* [Task prompt]: Restate word for word the lines that begin the listing and end with the line holding "wound_share = 0.945".

* [Data segment]:
::::

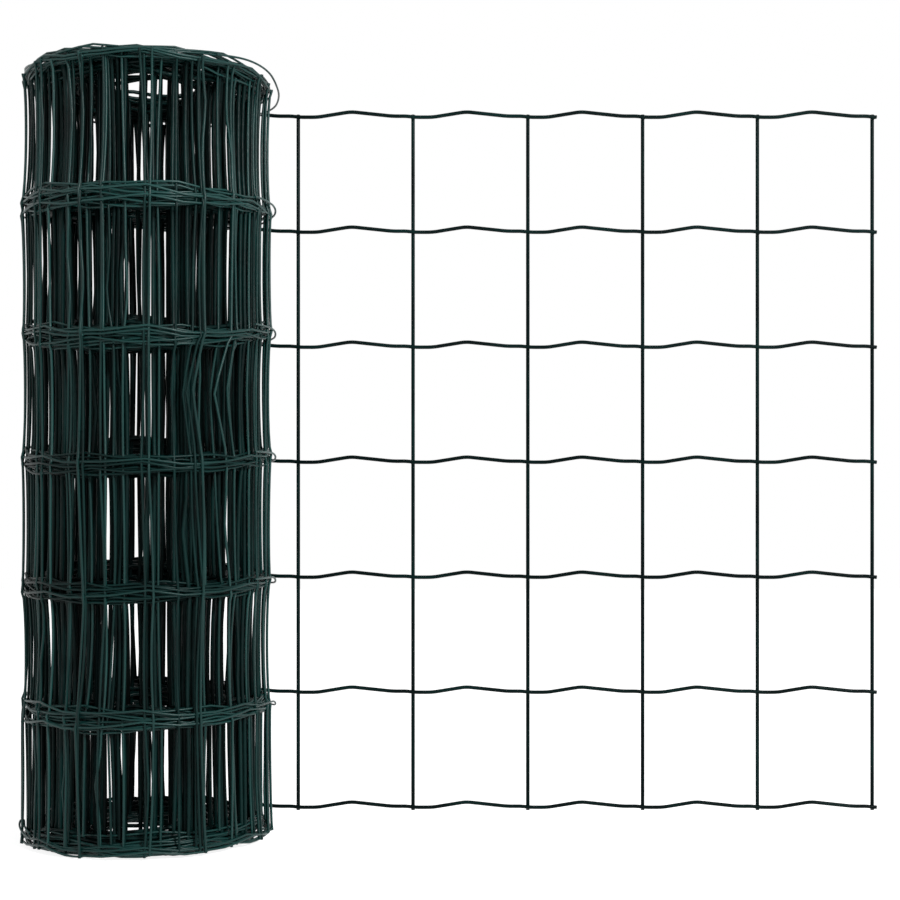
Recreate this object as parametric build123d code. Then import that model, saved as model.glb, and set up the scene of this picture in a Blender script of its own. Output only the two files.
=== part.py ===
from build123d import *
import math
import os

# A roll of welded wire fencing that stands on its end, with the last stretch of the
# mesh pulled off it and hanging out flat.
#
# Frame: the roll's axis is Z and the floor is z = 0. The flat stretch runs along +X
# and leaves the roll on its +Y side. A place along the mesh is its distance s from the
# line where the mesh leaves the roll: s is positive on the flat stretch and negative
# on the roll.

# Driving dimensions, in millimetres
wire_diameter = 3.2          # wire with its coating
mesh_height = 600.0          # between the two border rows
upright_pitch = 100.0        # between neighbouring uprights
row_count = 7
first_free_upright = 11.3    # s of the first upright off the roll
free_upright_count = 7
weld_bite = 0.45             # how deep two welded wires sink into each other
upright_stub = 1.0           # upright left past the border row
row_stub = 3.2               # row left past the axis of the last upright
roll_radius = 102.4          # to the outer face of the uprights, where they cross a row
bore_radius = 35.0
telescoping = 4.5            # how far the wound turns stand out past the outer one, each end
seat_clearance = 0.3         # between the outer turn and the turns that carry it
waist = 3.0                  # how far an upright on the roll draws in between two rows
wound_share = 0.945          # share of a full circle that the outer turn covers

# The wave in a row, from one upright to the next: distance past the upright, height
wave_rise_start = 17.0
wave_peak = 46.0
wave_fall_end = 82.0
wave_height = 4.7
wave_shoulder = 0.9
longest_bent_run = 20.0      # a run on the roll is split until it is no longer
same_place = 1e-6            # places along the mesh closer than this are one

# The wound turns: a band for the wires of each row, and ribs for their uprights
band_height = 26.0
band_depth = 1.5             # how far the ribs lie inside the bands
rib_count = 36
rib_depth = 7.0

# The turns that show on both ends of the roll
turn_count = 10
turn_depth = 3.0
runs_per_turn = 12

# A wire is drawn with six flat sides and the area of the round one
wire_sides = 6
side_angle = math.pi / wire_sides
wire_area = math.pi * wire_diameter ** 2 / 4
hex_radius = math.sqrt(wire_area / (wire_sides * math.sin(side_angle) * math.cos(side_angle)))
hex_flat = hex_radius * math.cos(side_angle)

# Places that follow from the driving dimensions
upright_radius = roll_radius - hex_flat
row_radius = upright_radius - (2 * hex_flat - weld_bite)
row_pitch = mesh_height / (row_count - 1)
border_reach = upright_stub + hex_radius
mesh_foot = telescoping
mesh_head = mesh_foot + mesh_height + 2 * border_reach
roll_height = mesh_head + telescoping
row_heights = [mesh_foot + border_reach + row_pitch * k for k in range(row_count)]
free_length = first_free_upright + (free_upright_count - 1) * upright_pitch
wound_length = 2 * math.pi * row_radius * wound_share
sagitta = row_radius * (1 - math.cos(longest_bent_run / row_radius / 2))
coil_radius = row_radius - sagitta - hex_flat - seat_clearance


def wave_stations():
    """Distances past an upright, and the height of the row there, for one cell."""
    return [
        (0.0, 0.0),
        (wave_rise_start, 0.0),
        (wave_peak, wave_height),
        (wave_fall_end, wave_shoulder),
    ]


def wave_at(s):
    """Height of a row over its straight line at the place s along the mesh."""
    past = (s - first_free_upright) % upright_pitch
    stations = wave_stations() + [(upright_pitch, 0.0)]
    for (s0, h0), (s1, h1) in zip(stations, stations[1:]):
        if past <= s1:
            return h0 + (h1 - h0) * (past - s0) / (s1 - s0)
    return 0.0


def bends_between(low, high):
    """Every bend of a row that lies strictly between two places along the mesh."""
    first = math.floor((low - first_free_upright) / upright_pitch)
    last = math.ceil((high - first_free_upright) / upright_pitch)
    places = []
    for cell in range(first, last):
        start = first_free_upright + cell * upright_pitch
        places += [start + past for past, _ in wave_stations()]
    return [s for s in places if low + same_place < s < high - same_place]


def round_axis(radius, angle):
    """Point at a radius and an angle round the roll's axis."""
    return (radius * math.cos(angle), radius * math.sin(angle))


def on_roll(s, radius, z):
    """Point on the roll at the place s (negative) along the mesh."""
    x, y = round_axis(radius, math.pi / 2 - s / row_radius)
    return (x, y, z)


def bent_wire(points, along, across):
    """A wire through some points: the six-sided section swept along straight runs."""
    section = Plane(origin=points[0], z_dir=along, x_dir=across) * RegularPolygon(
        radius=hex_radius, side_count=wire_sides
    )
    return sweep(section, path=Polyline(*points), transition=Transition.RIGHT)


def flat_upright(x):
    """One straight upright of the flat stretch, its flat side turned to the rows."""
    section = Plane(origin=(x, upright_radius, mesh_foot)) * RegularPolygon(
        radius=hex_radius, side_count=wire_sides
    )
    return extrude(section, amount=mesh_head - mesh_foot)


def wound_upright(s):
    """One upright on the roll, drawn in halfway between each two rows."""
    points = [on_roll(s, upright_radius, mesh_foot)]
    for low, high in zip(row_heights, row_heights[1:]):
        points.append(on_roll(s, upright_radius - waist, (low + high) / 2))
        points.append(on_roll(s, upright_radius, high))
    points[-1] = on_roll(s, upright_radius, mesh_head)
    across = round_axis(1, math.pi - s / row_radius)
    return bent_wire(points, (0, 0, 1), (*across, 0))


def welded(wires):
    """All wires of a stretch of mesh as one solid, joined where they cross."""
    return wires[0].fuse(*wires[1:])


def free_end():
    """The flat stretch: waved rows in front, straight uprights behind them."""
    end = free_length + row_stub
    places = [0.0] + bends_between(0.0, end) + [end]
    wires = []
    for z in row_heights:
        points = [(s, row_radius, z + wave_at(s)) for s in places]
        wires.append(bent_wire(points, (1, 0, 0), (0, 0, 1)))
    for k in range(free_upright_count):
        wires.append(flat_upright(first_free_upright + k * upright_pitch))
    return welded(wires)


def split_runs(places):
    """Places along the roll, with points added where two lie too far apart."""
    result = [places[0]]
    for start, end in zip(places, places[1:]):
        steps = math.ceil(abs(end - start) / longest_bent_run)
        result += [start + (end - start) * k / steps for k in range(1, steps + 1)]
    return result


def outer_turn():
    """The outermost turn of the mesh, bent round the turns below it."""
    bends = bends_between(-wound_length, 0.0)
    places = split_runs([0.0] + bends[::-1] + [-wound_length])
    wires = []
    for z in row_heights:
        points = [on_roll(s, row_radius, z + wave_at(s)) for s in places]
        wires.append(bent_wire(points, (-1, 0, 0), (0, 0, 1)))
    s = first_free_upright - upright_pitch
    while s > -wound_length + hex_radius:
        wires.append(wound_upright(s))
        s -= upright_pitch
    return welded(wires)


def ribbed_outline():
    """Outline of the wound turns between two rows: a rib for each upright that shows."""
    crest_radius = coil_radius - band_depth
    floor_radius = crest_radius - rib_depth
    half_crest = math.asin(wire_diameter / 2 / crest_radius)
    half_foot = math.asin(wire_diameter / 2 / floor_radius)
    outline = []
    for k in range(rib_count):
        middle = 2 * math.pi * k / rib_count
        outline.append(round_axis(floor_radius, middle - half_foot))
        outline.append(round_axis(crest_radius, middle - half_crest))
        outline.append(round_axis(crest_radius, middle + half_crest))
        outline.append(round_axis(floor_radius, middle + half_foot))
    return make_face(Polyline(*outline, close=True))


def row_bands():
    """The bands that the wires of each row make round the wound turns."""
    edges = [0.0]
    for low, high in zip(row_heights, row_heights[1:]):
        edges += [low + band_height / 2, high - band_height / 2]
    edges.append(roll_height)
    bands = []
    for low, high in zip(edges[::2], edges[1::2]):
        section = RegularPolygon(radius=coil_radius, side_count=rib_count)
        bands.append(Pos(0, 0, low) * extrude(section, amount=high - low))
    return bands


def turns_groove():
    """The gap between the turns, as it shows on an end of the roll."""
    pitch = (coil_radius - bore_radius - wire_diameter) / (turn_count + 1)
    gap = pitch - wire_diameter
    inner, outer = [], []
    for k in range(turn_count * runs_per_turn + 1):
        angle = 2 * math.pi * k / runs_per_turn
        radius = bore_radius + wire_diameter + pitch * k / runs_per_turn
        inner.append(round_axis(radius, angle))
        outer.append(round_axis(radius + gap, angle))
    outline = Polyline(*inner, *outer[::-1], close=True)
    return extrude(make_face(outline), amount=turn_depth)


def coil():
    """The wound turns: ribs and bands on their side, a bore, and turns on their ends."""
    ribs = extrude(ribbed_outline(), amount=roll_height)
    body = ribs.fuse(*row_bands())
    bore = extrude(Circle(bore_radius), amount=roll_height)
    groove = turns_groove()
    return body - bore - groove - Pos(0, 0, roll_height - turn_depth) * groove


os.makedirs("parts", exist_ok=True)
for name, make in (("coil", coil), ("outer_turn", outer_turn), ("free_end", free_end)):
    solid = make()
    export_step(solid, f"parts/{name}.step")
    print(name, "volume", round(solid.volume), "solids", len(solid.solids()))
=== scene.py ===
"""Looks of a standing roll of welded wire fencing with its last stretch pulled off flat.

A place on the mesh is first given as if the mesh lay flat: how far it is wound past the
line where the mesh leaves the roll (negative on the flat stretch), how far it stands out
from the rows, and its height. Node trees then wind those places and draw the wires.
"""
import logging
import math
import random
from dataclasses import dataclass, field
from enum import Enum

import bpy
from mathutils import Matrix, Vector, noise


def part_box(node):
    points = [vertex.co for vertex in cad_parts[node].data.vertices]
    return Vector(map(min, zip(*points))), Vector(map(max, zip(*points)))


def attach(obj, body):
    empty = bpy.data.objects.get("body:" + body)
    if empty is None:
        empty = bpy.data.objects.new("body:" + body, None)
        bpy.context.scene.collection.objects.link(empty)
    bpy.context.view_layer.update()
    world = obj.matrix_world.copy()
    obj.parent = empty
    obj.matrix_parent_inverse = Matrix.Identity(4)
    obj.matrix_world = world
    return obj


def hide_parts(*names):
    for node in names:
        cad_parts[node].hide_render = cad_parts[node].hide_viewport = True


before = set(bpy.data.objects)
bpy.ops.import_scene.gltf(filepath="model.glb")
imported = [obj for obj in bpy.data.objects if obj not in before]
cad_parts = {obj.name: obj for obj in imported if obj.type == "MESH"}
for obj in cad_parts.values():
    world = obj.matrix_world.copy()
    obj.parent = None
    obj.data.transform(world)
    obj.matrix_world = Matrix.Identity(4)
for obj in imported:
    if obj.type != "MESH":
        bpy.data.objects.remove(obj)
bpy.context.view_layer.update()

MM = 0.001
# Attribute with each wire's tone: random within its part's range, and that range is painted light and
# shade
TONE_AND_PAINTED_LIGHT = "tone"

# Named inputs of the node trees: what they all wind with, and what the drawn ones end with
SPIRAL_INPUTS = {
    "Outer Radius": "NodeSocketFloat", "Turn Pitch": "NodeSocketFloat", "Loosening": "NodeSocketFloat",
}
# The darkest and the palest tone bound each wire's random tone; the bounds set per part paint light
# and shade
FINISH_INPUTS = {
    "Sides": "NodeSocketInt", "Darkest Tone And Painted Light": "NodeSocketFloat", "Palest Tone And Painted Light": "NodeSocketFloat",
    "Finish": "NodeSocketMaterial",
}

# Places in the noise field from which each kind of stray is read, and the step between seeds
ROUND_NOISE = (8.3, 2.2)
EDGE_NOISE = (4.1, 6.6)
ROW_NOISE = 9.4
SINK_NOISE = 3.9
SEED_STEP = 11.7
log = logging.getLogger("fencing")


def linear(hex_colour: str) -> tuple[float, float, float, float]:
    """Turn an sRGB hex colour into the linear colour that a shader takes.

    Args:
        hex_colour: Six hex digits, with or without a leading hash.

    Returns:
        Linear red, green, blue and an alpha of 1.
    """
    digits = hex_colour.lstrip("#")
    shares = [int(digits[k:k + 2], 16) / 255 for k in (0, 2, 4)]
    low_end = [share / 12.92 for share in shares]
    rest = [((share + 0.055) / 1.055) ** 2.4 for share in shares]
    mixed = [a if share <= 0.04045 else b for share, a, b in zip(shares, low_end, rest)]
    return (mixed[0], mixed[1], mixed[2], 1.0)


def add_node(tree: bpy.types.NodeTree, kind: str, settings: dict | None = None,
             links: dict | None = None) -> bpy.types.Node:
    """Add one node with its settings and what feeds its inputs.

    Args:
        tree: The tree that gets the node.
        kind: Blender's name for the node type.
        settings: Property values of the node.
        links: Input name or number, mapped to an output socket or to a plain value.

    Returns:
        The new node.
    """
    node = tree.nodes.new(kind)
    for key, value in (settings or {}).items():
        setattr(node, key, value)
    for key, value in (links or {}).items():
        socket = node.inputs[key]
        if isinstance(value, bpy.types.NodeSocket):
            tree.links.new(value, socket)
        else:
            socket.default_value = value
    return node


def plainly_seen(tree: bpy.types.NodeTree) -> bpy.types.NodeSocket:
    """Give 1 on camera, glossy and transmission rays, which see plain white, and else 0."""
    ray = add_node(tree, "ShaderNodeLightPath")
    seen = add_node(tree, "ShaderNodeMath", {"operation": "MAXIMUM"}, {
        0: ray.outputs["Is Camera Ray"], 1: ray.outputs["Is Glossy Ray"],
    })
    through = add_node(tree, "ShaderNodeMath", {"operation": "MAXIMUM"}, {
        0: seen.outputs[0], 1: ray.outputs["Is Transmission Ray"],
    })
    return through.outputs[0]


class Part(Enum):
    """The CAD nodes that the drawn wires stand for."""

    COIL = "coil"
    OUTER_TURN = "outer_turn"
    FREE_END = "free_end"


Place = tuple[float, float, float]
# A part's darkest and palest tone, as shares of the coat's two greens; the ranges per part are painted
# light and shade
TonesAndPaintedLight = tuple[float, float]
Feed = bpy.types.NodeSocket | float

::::

* [Full response]:
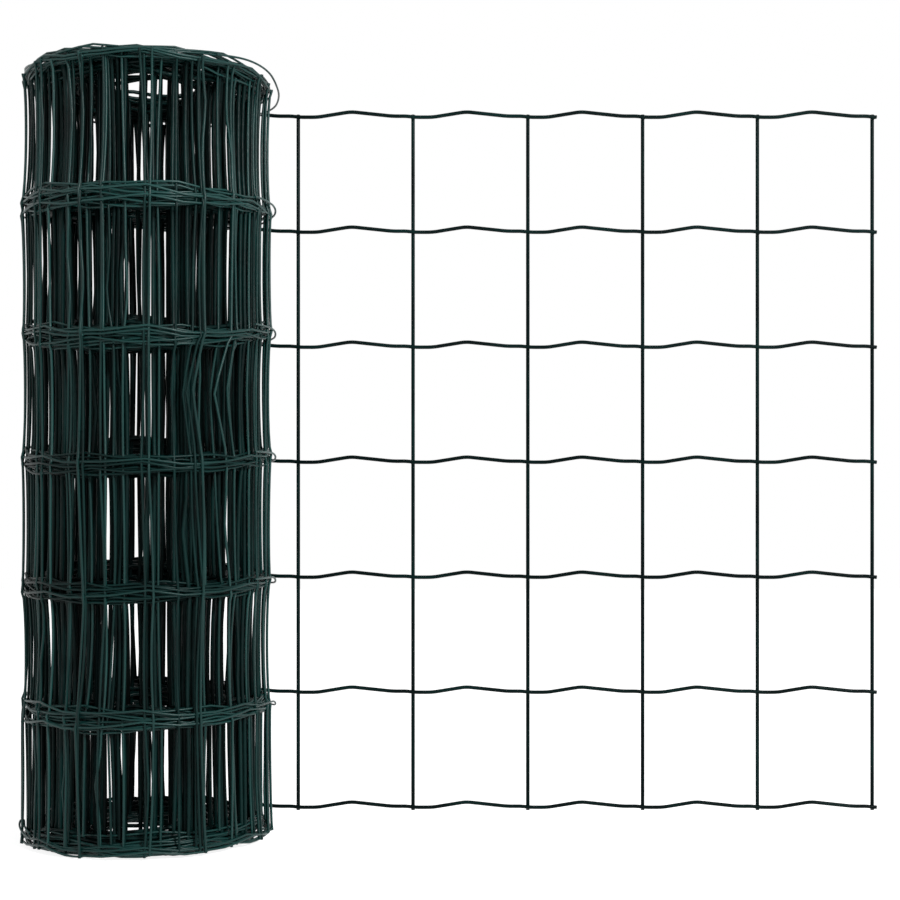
Recreate this object as parametric build123d code. Then import that model, saved as model.glb, and set up the scene of this picture in a Blender script of its own. Output only the two files.
=== part.py ===
from build123d import *
import math
import os

# A roll of welded wire fencing that stands on its end, with the last stretch of the
# mesh pulled off it and hanging out flat.
#
# Frame: the roll's axis is Z and the floor is z = 0. The flat stretch runs along +X
# and leaves the roll on its +Y side. A place along the mesh is its distance s from the
# line where the mesh leaves the roll: s is positive on the flat stretch and negative
# on the roll.

# Driving dimensions, in millimetres
wire_diameter = 3.2          # wire with its coating
mesh_height = 600.0          # between the two border rows
upright_pitch = 100.0        # between neighbouring uprights
row_count = 7
first_free_upright = 11.3    # s of the first upright off the roll
free_upright_count = 7
weld_bite = 0.45             # how deep two welded wires sink into each other
upright_stub = 1.0           # upright left past the border row
row_stub = 3.2               # row left past the axis of the last upright
roll_radius = 102.4          # to the outer face of the uprights, where they cross a row
bore_radius = 35.0
telescoping = 4.5            # how far the wound turns stand out past the outer one, each end
seat_clearance = 0.3         # between the outer turn and the turns that carry it
waist = 3.0                  # how far an upright on the roll draws in between two rows
wound_share = 0.945          # share of a full circle that the outer turn covers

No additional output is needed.